The species can be seen during migration in western Europe before wintering mainly in India and Pakistan. It differs in this regard from most other European passerines, which winter in Sub-Saharan Africa. Their main wintering quarters lie in northwestern India, from northwest Pakistan and the Himalayan foothills south to Karnataka, and east to Bihar and Odisha. Red-breasted flycatchers tend to migrate alone or in small groups at night, moving by day only when food is scarce. Autumn migration begins in August, peaks in the middle of September, and can continue into early October. Spring migration is rapid, starting in the middle of March, with arrival in breeding grounds from late April to early May. As with many other species, the males migrate earlier than females, presumably due to strong selection for early arrivals to occupy ideal territories. Studies on their spring arrivals in Poland from 1973–2002 show that as temperatures increase, males are returning earlier, with this being the case for most other migratory species as well. The red-breasted flycatcher has been recorded as a rare vagrant to Iceland, Ireland, the Faroe Islands, the Canary Islands and Sudan.
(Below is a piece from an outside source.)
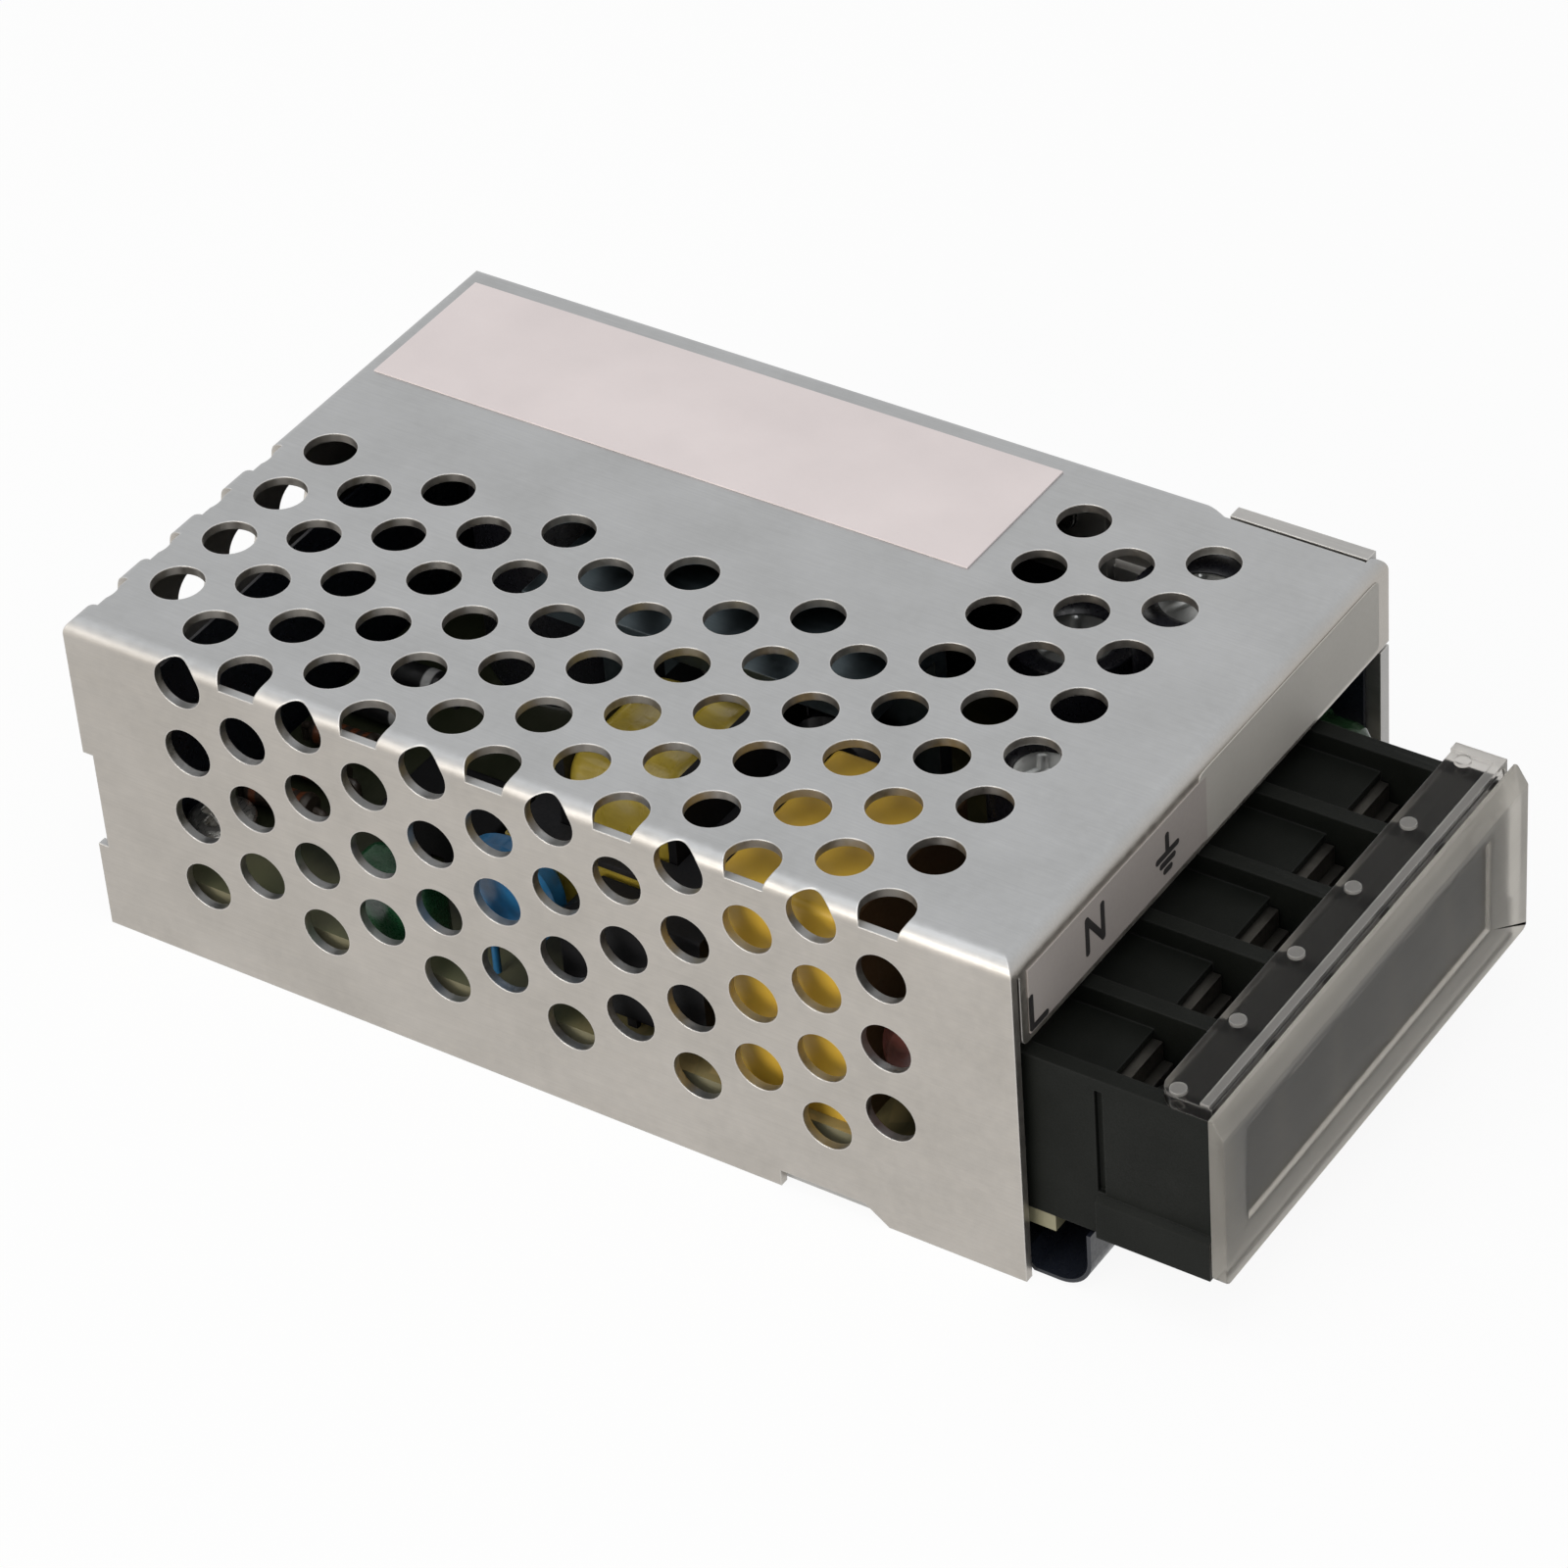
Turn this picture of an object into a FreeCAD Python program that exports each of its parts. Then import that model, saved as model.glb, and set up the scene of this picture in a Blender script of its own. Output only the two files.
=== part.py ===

==Status and conservation==
The total population of the red-breasted flycatcher has been estimated at around 3.5 million breeding pairs, with a maximum estimate of roughly 5 million pairs. It is currently listed as a least-concern species by the IUCN Red List, with IUCN putting the number of mature individuals at around 6.5 to 10.5 million. Europe forms more than 95% of the global breeding range of the species, and the European population was said to be increasing by BirdLife International in 2015. The global population appears to be stable, though it has experienced severe decline in certain areas like eastern Hungary. Conservation efforts have been implemented to prevent local extinction in places where the species is threatened by habitat loss.